Watch the door behavior for five minutes rather than rushing in, especially if you’re new to a place. Respect staff and the locals, and the night tends to open up. If someone’s working a list, a quick hello and composed energy often does more than loud insistence. Carry a map of nearby transport in your head and you’ll sleep easier. Small prep, big payoff.
Rahul Ghadia
October 1, 2025 AT 06:04Not impressed with the hype.
Lines. Bags. Prices. Repeat. Avoid the tourist funnels. Go off-route; explore side streets; enjoy music where the crowd isn’t monetized to death. Simple as that. Stay sharp.

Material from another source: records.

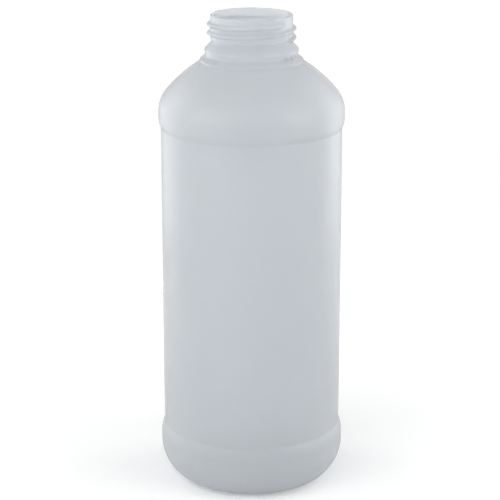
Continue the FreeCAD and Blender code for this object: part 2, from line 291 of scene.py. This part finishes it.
class GeometryTree(Graph):
    """A Geometry Nodes tree with named inputs, used once to make a plain mesh."""

    def __init__(self, name: str, inputs: Mapping[str, tuple[Kind, object]]) -> None:
        """Makes the tree and its inputs.

        Args:
            name: The tree's name.
            inputs: Each input's kind and value, by name.
        """
        super().__init__(bpy.data.node_groups.new(name, "GeometryNodeTree"))
        self.values: dict[str, object] = {}
        sockets = self.tree.interface
        sockets.new_socket("Geometry", in_out="INPUT", socket_type=Kind.GEOMETRY.value)
        for label, (kind, value) in inputs.items():
            item = sockets.new_socket(label, in_out="INPUT", socket_type=kind.value)
            self.values[item.identifier] = value
        sockets.new_socket("Geometry", in_out="OUTPUT", socket_type=Kind.GEOMETRY.value)
        self.start = self.tree.nodes.new("NodeGroupInput")
        self.end = self.tree.nodes.new("NodeGroupOutput")

    def given(self, name: str) -> Field:
        """One of the tree's inputs, for use in sums."""
        return Field(self.tree, self.start.outputs[name])

    def close(self, geometry: bpy.types.NodeSocket) -> None:
        """Ends the tree with smooth shading, Realize Instances and Set Material.

        Args:
            geometry: The finished geometry.
        """
        smooth = self.add("GeometryNodeSetShadeSmooth", {}, {"Geometry": geometry})
        real = self.add("GeometryNodeRealizeInstances", {}, {"Geometry": smooth.outputs[0]})
        dressed = self.add(
            "GeometryNodeSetMaterial", {},
            {"Geometry": real.outputs[0], "Material": self.given("Material")},
        )
        plug(self.tree, self.end.inputs["Geometry"], dressed.outputs[0])

    def grow(self, name: str, seed: bpy.types.Mesh) -> bpy.types.Object:
        """Runs the tree on a mesh and keeps the result as a plain mesh.

        Args:
            name: The new object's name.
            seed: The mesh that the tree starts from.

        Returns:
            The new object, at the origin.
        """
        source = add_object(f"{name}_seed", seed)
        modifier = source.modifiers.new(self.tree.name, "NODES")
        modifier.node_group = self.tree
        for identifier, value in self.values.items():
            modifier[identifier] = value
        mesh = final_mesh(source)
        mesh.name = name
        mesh.materials.pop(index=0)  # the empty slot that the seed had
        bpy.data.objects.remove(source)
        bpy.data.meshes.remove(seed)
        return add_object(name, mesh)


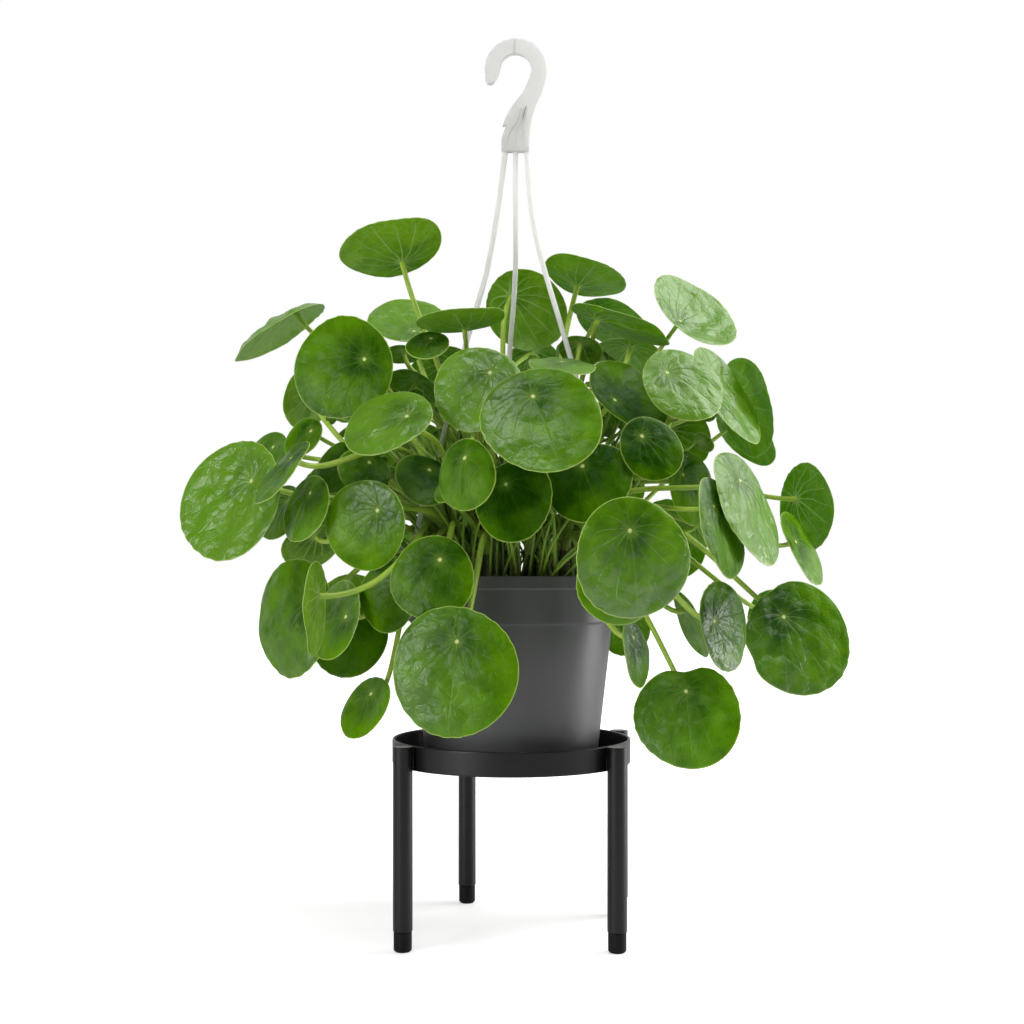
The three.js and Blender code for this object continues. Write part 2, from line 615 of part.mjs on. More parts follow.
// the room round a petiole's middle line: to the pot, the blades, the strands, the stems and the other petioles
function petioleRoom(line, own, blades, lines) {
  let room = 9;
  for (const p of line) {
    if (p.z < 269) {
      const r = Math.hypot(p.x, p.y);
      room = Math.min(room, Math.max(r - potWall(p.z) + 1.5, p.z > 256 ? 77 - r : -9));
    }
  }
  if (room < 0) return room;
  for (const other of blades) {
    if (nearestPoint(line, [other.centre]) > other.radius + 8) continue;
    const heights = heightsOver(other, line, 3.5);
    if (other === own) {
      heights.forEach((h, i) => {
        if (h !== null && line[i].distanceTo(own.hub) > 9) room = Math.min(room, -h);
      });
    } else {
      if (crosses(heights)) return -1;
      for (const h of heights) if (h !== null) room = Math.min(room, Math.abs(h));
    }
    if (room < 0) return room;
  }
  for (const strand of strandLines) room = Math.min(room, nearestPoint(line, strand) - 1.5);
  for (const { name, axis } of stemAxes) {
    if (name !== own.stem) room = Math.min(room, nearestPoint(line, axis) - 4);
  }
  if (room < plant.petioleGap * 0.3) return room;
  for (const other of lines) {
    const skip = other.stem === own.stem ? 12 : 0;
    const theirs = other.line.slice(skip);
    for (const p of line.slice(skip)) room = Math.min(room, distanceToLine(p, theirs) - 1.1);
  }
  return room;
}

// the first bend with enough room, or else the roomiest
function routePetioles(blades) {
  const tries = petioleTries();
  const lines = [];
  for (const blade of blades) {
    let best = { room: -Infinity };
    for (const choice of tries) {
      const curve = petioleCurve(blade, choice);
      const line = curve.getPoints(39);
      const room = petioleRoom(line, blade, blades, lines);
      if (room > best.room) best = { room, curve, line, stem: blade.stem };
      if (room >= plant.petioleGap) break;
    }
    lines.push(best);
  }
  return lines;
}

// leafy stems

function rimSides(radius) {
  if (radius > 39) return 16;
  return radius > 24 ? 12 : 10;
}

// a thin waved blade: hub, ring and rim, split alike on both faces
function bladeSolid(blade) {
  const rimCount = rimSides(blade.radius);
  const rings = bladeRings(blade, [[0.5, rimCount / 2], [1, rimCount]], true);
  const top = [onBlade(blade, -plant.hubOffset, 0), ...rings.flat()];
  const size = top.length;
  const points = [...top, ...top.map((p) => p.clone().addScaledVector(blade.normal, -plant.bladeThickness))];
  const half = rimCount / 2;
  const upper = [];
  for (let i = 0; i < half; i += 1) {
    const here = 1 + i;
    const next = 1 + (i + 1) % half;
    const rim = (k) => 1 + half + (k + rimCount) % rimCount;
    upper.push([0, here, next], [here, rim(2 * i), rim(2 * i + 1)], [here, rim(2 * i + 1), next],
      [next, rim(2 * i + 1), rim(2 * i + 2)]);
  }
  const faces = [...upper, ...upper.map(([a, b, c]) => [a + size, c + size, b + size])];
  for (let i = 0; i < rimCount; i += 1) {
    const a = 1 + half + i;
    const b = 1 + half + (i + 1) % rimCount;
    faces.push([a, a + size, b + size], [a, b + size, b]);
  }
  return facetSolid(points, faces);
}

function stemSolid([x, y, height]) {
  const r = plant.stemRadius;
  const top = plant.soilTop + height;
  const thin = r * plant.stemTopRatio;
  const trunk = turned([
    [0, soil.holeFloor + clearance], [r, soil.holeFloor + clearance], [r, plant.soilTop + 4],
    [thin, top - 2], [thin * 0.55, top], [0, top],
  ], plant.stemSides);
  return toSolid(trunk.translate(x, y, 0));
}

function petioleSolid({ curve, line }) {
  const length = line.reduce((sum, p, i) => (i ? sum + p.distanceTo(line[i - 1]) : 0), 0);
  const steps = Math.min(5, Math.max(3, Math.round(length / plant.petioleStep)));
  return rod(curve.getPoints(steps), plant.petioleBase, plant.petioleTip, plant.petioleSides);
}

function addPlant() {
  const blades = placeBlades();
  const petioles = routePetioles(blades);
  for (const [name, stem] of Object.entries(stems)) {
    const solid = blades.reduce((sum, blade, i) => (blade.stem === name
      ? sum.add(petioleSolid(petioles[i])).add(bladeSolid(blade)) : sum), stemSolid(stem));
    // the outer shell alone, so that pockets shut in between petioles are filled
    const shell = solid.decompose().reduce((a, b) => (b.volume() > a.volume() ? b : a));
    addPiece(`leafy_stem_${name}`, toGeometry(shell), 0x4c7a24, 0.4);
  }
}

addStand();
addPiece('pot', makePot(), 0x3a3b3e, 0.5);
addPiece('soil', toGeometry(makeSoil()), 0x1c130c, 0.95);
addHanger();
addPlant();

export default group;
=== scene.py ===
# A potted pilea in its charcoal hanging pot, standing on a low black plant stand.
# Blender works in metres; the sizes and the leaf layout below are in millimetres.
import math

import bmesh
import bpy
import numpy as np
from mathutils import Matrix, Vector
from mathutils.geometry import tessellate_polygon


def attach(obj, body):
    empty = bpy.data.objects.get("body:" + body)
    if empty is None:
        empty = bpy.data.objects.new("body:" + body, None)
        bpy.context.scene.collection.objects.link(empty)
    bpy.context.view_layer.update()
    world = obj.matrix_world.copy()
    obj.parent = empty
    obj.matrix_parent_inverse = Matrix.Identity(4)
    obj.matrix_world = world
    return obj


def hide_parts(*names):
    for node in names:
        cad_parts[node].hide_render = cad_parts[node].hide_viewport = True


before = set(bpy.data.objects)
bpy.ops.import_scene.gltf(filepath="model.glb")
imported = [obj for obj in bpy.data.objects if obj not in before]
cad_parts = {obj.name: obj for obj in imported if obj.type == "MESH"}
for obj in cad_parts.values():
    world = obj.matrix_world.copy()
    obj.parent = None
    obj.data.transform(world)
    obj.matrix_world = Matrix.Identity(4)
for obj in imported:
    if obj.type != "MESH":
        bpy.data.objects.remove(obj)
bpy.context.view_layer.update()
mm = 0.001


# an sRGB hex colour as linear light
def linear(code):
    parts = [int(code[i:i + 2], 16) / 255 for i in (1, 3, 5)]
    return [c / 12.92 if c <= 0.04045 else ((c + 0.055) / 1.055) ** 2.4 for c in parts] + [1]


# a node with its settings; an input is a number, a colour or the socket that feeds it
def addNode(tree, kind, settings=None, inputs=None):
    node = tree.nodes.new(kind)
    for key, value in (settings or {}).items():
        setattr(node, key, value)
    for key, value in (inputs or {}).items():
        if isinstance(value, bpy.types.NodeSocket):
            tree.links.new(value, node.inputs[key])
        else:
            node.inputs[key].default_value = value
    return node


def newFinish(name):
    finish = bpy.data.materials.new(name)
    finish.use_nodes = True
    return finish, finish.node_tree, finish.node_tree.nodes["Principled BSDF"]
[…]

Stay mobile.
lindsay chipman
October 4, 2025 AT 14:04Save the jargon for the playlist notes; real nights need logistics and intent.
Batch your spend: one cocktail, then house pours or wine by the carafe. Use guest lists strategically for headliner nights and skip promoter traps that bury entry costs in margarita-sized pours. For birthdays and special nights, book a table early and confirm cloakroom policies - small organizational moves remove friction. Lastly, treat local DJs and resident promoters like knowledge holders; their calendars are the best inserts for a night that doesn’t fall apart. Keep it tight, keep it smart, and enjoy the texture of the city after dark.